The big question though is how can this emerging structure be made understandable and relevant to people, particularly alongside the complexities and uncertainties caused in many areas by the separate process of local government reorganisation?
I would like to see a “plain English” campaign as to the benefits, in terms of devolved powers, of Mayoral strategic authorities; of the power that strategic authorities’ spatial development strategies will have in directing areas for growth, infrastructure and investment; spelling out to people how quickly all of this will be coming down the track; the benefits that will flow from the new larger unified authorities sitting beneath the strategic tier, and public reassurance as to how the local, neighbourhood, voice will not be lost.
Some great work has been done, including by the Strategic Planning Group led by Prior + Partners and chaired by Catriona Riddell which led to the May 2025 paper Planning Positively For the Future (by coincidence the group, in which I was pleased to be a member of, met again on 12 February, the day of those announcements. Nice forward planning as always Shaun and Catriona…).
However, uncertainties remain. Would it be useful to have a “dummy” example of how straightforward and visual an SDS might be? I do worry about mission creep – you planners love words more than even lawyers do.
And do we need some greater clarity on “nuts and bolts” questions such as:
- what will the starting point be for each SDS in terms of housing numbers? For the purpose of apportioning numbers between the local plan-making authorities within the SDS area, will it simply be the overall number for the SDS area derived from the standard method, subject to the opportunity to reach agreements with other strategic authorities?

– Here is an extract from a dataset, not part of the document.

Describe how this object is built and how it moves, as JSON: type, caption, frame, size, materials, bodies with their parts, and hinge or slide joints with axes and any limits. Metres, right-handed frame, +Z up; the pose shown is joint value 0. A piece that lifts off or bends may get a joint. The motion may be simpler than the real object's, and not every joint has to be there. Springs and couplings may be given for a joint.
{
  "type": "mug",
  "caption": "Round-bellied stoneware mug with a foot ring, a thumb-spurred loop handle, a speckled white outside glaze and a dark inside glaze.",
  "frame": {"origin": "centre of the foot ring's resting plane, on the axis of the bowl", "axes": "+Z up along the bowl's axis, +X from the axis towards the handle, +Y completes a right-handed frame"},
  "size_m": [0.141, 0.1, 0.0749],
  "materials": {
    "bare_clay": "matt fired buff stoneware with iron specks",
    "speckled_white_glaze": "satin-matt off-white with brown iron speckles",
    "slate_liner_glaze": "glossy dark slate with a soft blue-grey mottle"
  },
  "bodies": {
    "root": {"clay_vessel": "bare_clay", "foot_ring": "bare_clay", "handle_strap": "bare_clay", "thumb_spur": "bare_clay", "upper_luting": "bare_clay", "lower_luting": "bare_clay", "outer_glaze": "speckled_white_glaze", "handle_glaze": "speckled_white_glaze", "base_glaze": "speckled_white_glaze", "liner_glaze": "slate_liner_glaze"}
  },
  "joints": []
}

The challenges are well articulated in a Lichfields blog post Spatial Development Strategy Geographies – Will the map change the landscape? (Edward Clarke, Dominic Bowers & Matthew Spry, 16 February 2026):
“Analysis of recent housing delivery rates shows that for many SDS areas, housing delivery over the last three years is less than 60% of the local housing need (Figure 3) indicating that new strategies will need to demonstrate a real step change in provision, most likely pursuing spatial approaches to land release that the local plans of the last 15 years did not consider.
Across the South East those preparing SDSs will face some of the greatest challenges in meeting housing need. London, Hertfordshire, and Surrey will require building at between 120-150% of the current rates (over the last three years). A similarly big task faces much of the South West of England including Cornwall and Plymouth, Devon and Torbay, where the Government says it awaits to “hear proposals for appropriate SDS geographies”.

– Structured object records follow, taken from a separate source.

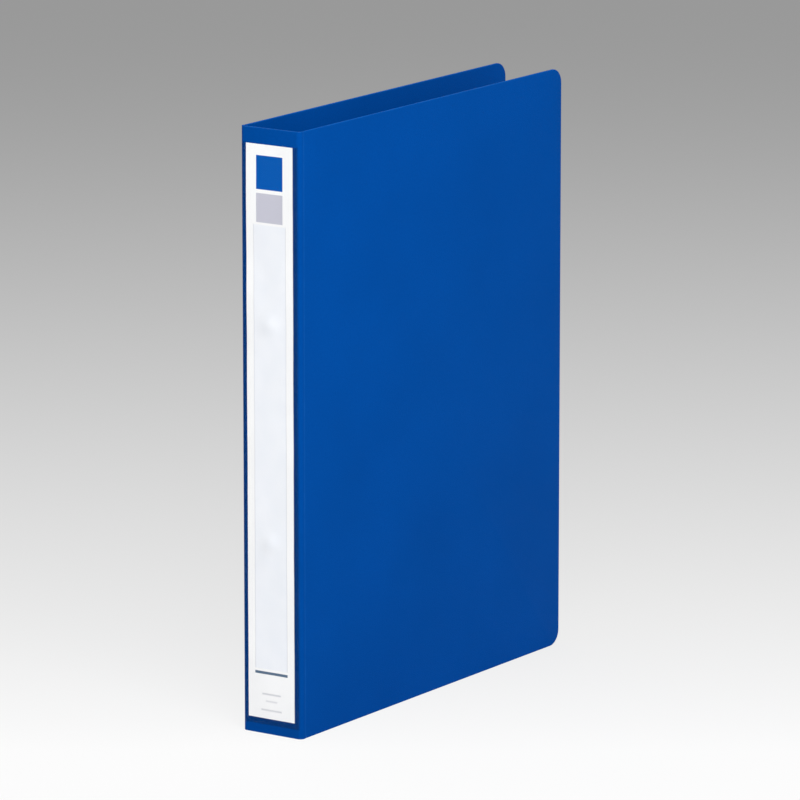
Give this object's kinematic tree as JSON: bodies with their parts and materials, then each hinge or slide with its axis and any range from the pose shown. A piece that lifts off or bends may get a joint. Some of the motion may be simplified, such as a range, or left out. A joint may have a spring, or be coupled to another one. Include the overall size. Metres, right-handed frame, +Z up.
{
  "type": "ring binder",
  "caption": "Upright plastic ring binder for A4 sheets: hinged covers, labelled spine with a clear pocket, and a riveted lever-operated ring mechanism inside.",
  "frame": {"origin": "middle of the base, on the surface that the binder stands on", "axes": "+Z up the spine, +X from the spine to the fore-edge, +Y from the front cover to the back cover"},
  "size_m": [0.2362, 0.036, 0.307],
  "materials": {
    "cover_plastic": "satin, finely grained blue polypropylene sheet",
    "label_paper": "smooth white paper insert with printed fields",
    "clear_film": "thin clear film",
    "plated_steel": "nickel plated",
    "bright_steel": "plain bright steel"
  },
  "bodies": {
    "spine": {"spine_panel": "cover_plastic", "spine_label": "label_paper", "label_pocket": "clear_film", "ring_housing": "plated_steel", "upper_rivet": "plated_steel", "lower_rivet": "plated_steel", "upper_lever_pin": "bright_steel", "lower_lever_pin": "bright_steel"},
    "front_cover": {"front_cover": "cover_plastic"},
    "back_cover": {"back_cover": "cover_plastic"},
    "front_rings": {"front_carrier": "bright_steel", "upper_ring_front": "plated_steel", "lower_ring_front": "plated_steel"},
    "back_rings": {"back_carrier": "bright_steel", "upper_ring_back": "plated_steel", "lower_ring_back": "plated_steel"},
    "upper_lever": {"upper_lever": "plated_steel"},
    "lower_lever": {"lower_lever": "plated_steel"}
  },
  "joints": [
    {"name": "front_cover_hinge", "type": "hinge", "parent": "spine", "child": "front_cover", "pos_m": [-0.11342, -0.018, 0.1535], "axis": [0, 0, -1], "range_deg": [-4, 180]},
    {"name": "back_cover_hinge", "type": "hinge", "parent": "spine", "child": "back_cover", "pos_m": [-0.11342, 0.018, 0.1535], "axis": [0, 0, 1], "range_deg": [-4, 180]},
    {"name": "back_ring_swing", "type": "hinge", "parent": "spine", "child": "back_rings", "pos_m": [-0.11273, 0.0081, 0.1535], "axis": [0, 0, 1], "range_deg": [0, 10]},
    {"name": "front_ring_swing", "type": "hinge", "parent": "spine", "child": "front_rings", "pos_m": [-0.11273, -0.0081, 0.1535], "axis": [0, 0, -1], "range_deg": [0, 10]},
    {"name": "upper_lever_press", "type": "hinge", "parent": "spine", "child": "upper_lever", "pos_m": [-0.11232, 0, 0.2195], "axis": [0, -1, 0], "range_deg": [0, 20]},
    {"name": "lower_lever_press", "type": "hinge", "parent": "spine", "child": "lower_lever", "pos_m": [-0.11232, 0, 0.0875], "axis": [0, 1, 0], "range_deg": [0, 20]}
  ],
  "couplings": [
    {"joint": "front_ring_swing", "follows": "back_ring_swing", "ratio": 1},
    {"joint": "upper_lever_press", "follows": "back_ring_swing", "ratio": 2},
    {"joint": "lower_lever_press", "follows": "back_ring_swing", "ratio": 2}
  ]
}
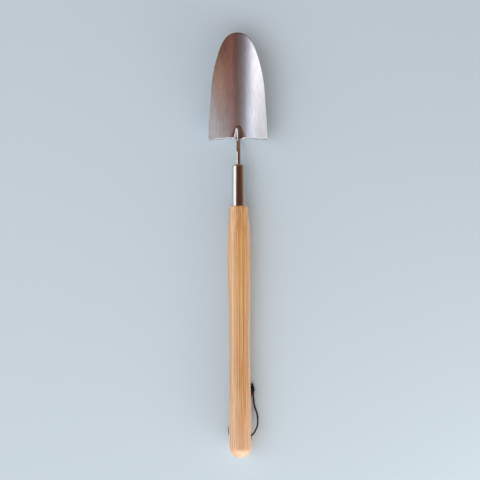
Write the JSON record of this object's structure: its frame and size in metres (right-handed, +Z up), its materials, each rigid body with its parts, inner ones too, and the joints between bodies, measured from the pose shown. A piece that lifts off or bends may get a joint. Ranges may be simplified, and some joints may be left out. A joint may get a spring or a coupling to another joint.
{
  "type": "hand trowel",
  "caption": "Long-handled hand trowel: pressed trough blade, cranked round shank, tapered ferrule, turned wooden handle and a leather hanging lace.",
  "frame": {"origin": "on the surface the trowel lies on, under the middle of its length and width, lace left out", "axes": "+Y from the butt of the handle to the tip of the blade, +Z up out of the hollow of the blade, +X to the right seen from above"},
  "size_m": [0.0796, 0.5562, 0.0326],
  "materials": {
    "blade_steel": "satin stainless sheet, brushed along its length",
    "shank_steel": "bright drawn stainless rod",
    "weld_steel": "cleaned weld metal, slightly rough",
    "braze": "thin braze fillet",
    "ferrule_polish": "polished stainless tube",
    "ash_wood": "ash, turned and sanded, satin oil finish",
    "lace_leather": "dark brown round leather lace"
  },
  "bodies": {
    "root": {"blade": "blade_steel", "shank": "shank_steel", "blade_weld": "weld_steel", "nose_braze": "braze", "ferrule": "ferrule_polish", "ferrule_pin": "shank_steel", "handle": "ash_wood", "lace_right": "lace_leather", "lace_left": "lace_leather", "lace_knot": "lace_leather"}
  },
  "joints": []
}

“A particular challenge will arise in the more tightly defined SDS areas such as the West Midlands Combined Authority where the SDS has an acute challenge (one with which the wider West Midlands RSS tried and failed to grapple) accommodating its own development needs within its current administrative boundary. Across the WMCA SDS area, recent delivery is around 65% of the aggregate housing need, but three quarters of the land area is either already built-up or subject to national planning restrictions or the green belt.
In this, and many other SDS areas, reviewing green belts will be critical to achieve sustainable patterns of development. But the big questions remain as to how effective will be the SDS process in engaging with overlapping housing market or functional economic areas without falling into (a larger-scale version of) the local duty to cooperate trap.”
- Will SDSs have a role in setting targets for levels of affordable housing? And if so, how do we avoid the slippery slope into viability appraisal?
I know it hasn’t been an easy ride, politically or administratively: on 16 February 2026 under the pressure of litigation from Reform, it was announced that local government elections will be taking place after all in 30 areas this May which had previously been postponed by the government due to imminent reorganisation in those areas. By contrast, in relation to emerging strategic authority areas under the devolution priority programme (DPP), in December 2025 MHCLG announced that inaugural Mayoral elections which were due to take place in May 2026 would be delayed by a year in some areas, and by two in others – leading to the prospect of incoming Mayors finding that that the SDS is already underway with limited scope to withdraw or influence it.
How to explain this complicated new system to non-planners? Indeed, what can we call each of these SDSs for a start, as per the London Plan? We need to avoid the democratic deficit that ultimately sunk the regional assemblies, or worst of all the system faltering before it has been embedded across the country and had a chance fully to prove itself.